(Entries taken from a collection)
:::
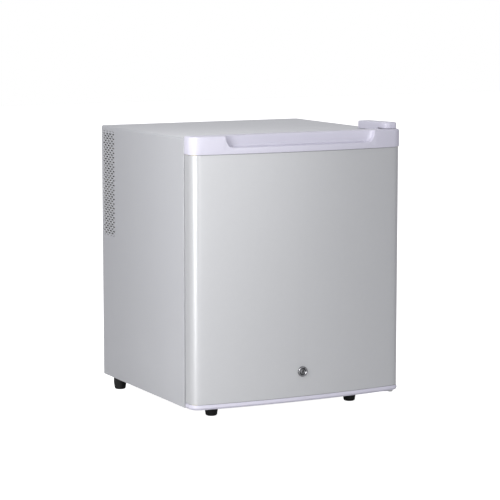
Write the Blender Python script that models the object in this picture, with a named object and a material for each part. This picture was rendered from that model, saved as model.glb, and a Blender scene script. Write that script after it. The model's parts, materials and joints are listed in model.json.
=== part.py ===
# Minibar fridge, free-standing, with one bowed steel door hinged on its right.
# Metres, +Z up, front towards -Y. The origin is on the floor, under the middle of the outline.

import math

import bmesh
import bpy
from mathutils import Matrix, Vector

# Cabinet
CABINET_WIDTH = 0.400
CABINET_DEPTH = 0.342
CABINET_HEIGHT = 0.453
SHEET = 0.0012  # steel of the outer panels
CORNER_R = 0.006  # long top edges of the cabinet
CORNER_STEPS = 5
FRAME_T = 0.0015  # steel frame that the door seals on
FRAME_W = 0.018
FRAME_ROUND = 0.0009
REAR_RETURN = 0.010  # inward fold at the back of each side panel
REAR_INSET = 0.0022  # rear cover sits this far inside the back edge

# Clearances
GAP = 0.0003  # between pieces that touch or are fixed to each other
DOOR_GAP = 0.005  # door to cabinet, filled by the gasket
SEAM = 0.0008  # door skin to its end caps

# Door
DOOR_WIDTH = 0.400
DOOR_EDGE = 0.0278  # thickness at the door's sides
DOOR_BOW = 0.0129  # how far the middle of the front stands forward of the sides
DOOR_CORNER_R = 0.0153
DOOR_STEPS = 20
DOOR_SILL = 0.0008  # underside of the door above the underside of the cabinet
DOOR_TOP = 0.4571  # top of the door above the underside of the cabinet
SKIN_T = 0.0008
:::
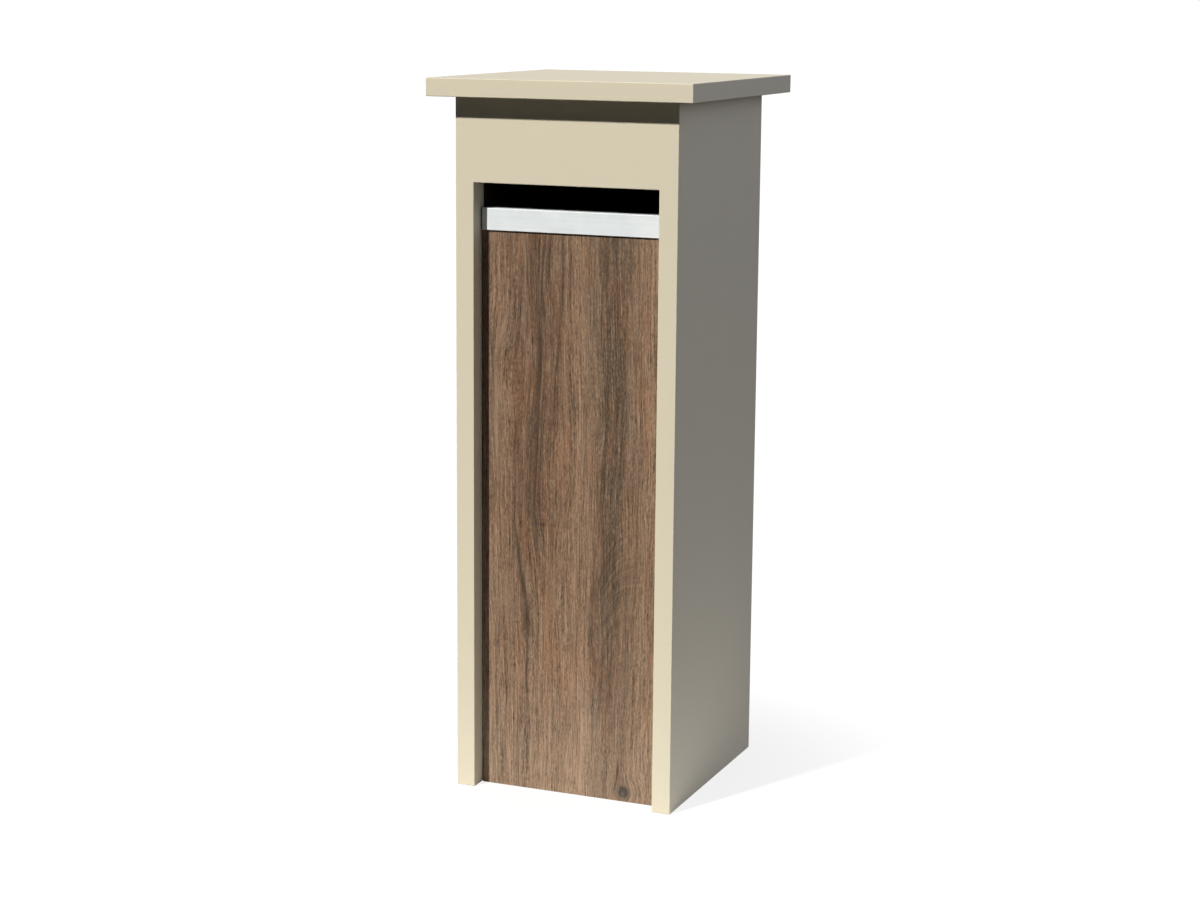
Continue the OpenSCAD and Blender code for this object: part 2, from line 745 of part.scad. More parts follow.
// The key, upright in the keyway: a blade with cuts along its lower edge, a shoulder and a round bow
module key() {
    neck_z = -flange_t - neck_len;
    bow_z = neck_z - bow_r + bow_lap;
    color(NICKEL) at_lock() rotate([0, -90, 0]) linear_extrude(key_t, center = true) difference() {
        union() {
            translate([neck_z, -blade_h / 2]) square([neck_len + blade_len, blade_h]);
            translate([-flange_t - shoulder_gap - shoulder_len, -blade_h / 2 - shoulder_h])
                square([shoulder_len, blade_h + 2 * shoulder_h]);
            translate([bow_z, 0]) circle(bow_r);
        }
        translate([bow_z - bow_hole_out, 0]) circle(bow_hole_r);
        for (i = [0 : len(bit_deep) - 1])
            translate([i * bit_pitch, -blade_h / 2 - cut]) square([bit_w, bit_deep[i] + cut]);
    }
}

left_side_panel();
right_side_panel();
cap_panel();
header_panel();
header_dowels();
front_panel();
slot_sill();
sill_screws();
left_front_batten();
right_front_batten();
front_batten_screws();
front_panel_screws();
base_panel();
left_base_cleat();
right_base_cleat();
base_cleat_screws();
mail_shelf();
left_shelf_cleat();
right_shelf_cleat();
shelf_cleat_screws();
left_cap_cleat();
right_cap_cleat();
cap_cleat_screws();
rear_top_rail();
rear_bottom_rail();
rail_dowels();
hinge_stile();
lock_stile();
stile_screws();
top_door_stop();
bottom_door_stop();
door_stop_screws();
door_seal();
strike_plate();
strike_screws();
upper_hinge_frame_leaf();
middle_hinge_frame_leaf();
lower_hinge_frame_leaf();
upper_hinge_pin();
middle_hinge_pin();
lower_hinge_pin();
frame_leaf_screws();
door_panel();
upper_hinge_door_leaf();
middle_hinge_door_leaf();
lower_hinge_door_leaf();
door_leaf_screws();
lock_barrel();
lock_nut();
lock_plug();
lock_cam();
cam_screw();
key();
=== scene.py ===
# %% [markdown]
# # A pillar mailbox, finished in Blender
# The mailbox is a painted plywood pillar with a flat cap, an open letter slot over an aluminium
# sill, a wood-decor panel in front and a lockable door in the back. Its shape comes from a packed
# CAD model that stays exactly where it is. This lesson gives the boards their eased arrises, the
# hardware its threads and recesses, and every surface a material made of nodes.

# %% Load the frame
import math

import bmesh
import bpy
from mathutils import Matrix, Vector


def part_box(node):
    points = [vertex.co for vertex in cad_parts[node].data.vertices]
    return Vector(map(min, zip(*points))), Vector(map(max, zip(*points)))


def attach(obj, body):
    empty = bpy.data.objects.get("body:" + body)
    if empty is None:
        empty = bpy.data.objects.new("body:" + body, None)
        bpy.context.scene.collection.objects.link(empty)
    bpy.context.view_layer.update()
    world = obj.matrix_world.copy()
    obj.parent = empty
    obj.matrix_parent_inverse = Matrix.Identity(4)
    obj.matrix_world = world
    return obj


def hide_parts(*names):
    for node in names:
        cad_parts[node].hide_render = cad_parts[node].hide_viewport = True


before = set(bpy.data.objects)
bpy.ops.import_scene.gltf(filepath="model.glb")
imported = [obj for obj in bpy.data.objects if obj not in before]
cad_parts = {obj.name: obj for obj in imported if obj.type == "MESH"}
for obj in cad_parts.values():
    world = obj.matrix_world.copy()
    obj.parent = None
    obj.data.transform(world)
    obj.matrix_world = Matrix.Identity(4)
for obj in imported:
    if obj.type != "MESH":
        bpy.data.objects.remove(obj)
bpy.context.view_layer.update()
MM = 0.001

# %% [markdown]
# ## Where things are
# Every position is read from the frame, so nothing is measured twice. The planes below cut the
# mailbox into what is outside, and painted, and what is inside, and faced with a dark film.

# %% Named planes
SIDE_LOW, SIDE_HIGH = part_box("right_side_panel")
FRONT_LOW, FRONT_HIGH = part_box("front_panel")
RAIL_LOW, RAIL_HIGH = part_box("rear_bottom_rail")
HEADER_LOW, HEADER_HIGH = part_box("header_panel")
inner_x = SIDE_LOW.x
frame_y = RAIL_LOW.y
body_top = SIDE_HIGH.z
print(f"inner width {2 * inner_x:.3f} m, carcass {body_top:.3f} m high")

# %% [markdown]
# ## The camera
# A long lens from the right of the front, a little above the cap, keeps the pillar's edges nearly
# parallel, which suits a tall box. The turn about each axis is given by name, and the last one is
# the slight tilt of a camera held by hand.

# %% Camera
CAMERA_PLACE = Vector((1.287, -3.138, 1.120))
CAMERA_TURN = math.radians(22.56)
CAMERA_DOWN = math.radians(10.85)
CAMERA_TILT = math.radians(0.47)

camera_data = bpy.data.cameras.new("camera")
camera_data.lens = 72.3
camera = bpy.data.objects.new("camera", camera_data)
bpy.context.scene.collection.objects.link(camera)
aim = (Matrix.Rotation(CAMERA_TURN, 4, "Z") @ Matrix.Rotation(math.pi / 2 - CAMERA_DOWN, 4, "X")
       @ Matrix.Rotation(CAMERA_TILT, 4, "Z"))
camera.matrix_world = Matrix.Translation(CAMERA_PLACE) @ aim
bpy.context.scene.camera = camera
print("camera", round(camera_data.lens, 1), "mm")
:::
* **Exercise goal**
Quote the data above from the line containing "Write the Blender" to the line containing "SKIN_T = 0.0008", inclusive, and stop.

* **Exercise response**
Write the Blender Python script that models the object in this picture, with a named object and a material for each part. This picture was rendered from that model, saved as model.glb, and a Blender scene script. Write that script after it. The model's parts, materials and joints are listed in model.json.
=== part.py ===
# Minibar fridge, free-standing, with one bowed steel door hinged on its right.
# Metres, +Z up, front towards -Y. The origin is on the floor, under the middle of the outline.

import math

import bmesh
import bpy
from mathutils import Matrix, Vector

# Cabinet
CABINET_WIDTH = 0.400
CABINET_DEPTH = 0.342
CABINET_HEIGHT = 0.453
SHEET = 0.0012  # steel of the outer panels
CORNER_R = 0.006  # long top edges of the cabinet
CORNER_STEPS = 5
FRAME_T = 0.0015  # steel frame that the door seals on
FRAME_W = 0.018
FRAME_ROUND = 0.0009
REAR_RETURN = 0.010  # inward fold at the back of each side panel
REAR_INSET = 0.0022  # rear cover sits this far inside the back edge

# Clearances
GAP = 0.0003  # between pieces that touch or are fixed to each other
DOOR_GAP = 0.005  # door to cabinet, filled by the gasket
SEAM = 0.0008  # door skin to its end caps

# Door
DOOR_WIDTH = 0.400
DOOR_EDGE = 0.0278  # thickness at the door's sides
DOOR_BOW = 0.0129  # how far the middle of the front stands forward of the sides
DOOR_CORNER_R = 0.0153
DOOR_STEPS = 20
DOOR_SILL = 0.0008  # underside of the door above the underside of the cabinet
DOOR_TOP = 0.4571  # top of the door above the underside of the cabinet
SKIN_T = 0.0008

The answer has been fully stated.